**Directions for this task**
Output the full listing word for word.
*-*-*
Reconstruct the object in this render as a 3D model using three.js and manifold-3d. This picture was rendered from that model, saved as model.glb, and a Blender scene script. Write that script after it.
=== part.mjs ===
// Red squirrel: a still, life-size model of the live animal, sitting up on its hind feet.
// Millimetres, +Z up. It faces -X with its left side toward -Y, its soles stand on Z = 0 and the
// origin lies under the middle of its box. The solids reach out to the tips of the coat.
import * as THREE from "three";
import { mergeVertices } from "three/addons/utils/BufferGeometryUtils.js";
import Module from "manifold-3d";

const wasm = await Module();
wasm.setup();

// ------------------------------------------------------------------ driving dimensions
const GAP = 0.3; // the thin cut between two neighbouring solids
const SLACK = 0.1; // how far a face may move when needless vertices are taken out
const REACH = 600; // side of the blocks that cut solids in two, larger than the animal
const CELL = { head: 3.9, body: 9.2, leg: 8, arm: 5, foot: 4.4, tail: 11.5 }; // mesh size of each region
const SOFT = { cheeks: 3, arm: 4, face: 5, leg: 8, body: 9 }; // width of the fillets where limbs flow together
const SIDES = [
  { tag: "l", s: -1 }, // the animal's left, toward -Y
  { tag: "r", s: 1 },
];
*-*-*
**Exercise response**
Reconstruct the object in this render as a 3D model using three.js and manifold-3d. This picture was rendered from that model, saved as model.glb, and a Blender scene script. Write that script after it.
=== part.mjs ===
// Red squirrel: a still, life-size model of the live animal, sitting up on its hind feet.
// Millimetres, +Z up. It faces -X with its left side toward -Y, its soles stand on Z = 0 and the
// origin lies under the middle of its box. The solids reach out to the tips of the coat.
import * as THREE from "three";
import { mergeVertices } from "three/addons/utils/BufferGeometryUtils.js";
import Module from "manifold-3d";

const wasm = await Module();
wasm.setup();

// ------------------------------------------------------------------ driving dimensions
const GAP = 0.3; // the thin cut between two neighbouring solids
const SLACK = 0.1; // how far a face may move when needless vertices are taken out
const REACH = 600; // side of the blocks that cut solids in two, larger than the animal
const CELL = { head: 3.9, body: 9.2, leg: 8, arm: 5, foot: 4.4, tail: 11.5 }; // mesh size of each region
const SOFT = { cheeks: 3, arm: 4, face: 5, leg: 8, body: 9 }; // width of the fillets where limbs flow together
const SIDES = [
  { tag: "l", s: -1 }, // the animal's left, toward -Y
  { tag: "r", s: 1 },
];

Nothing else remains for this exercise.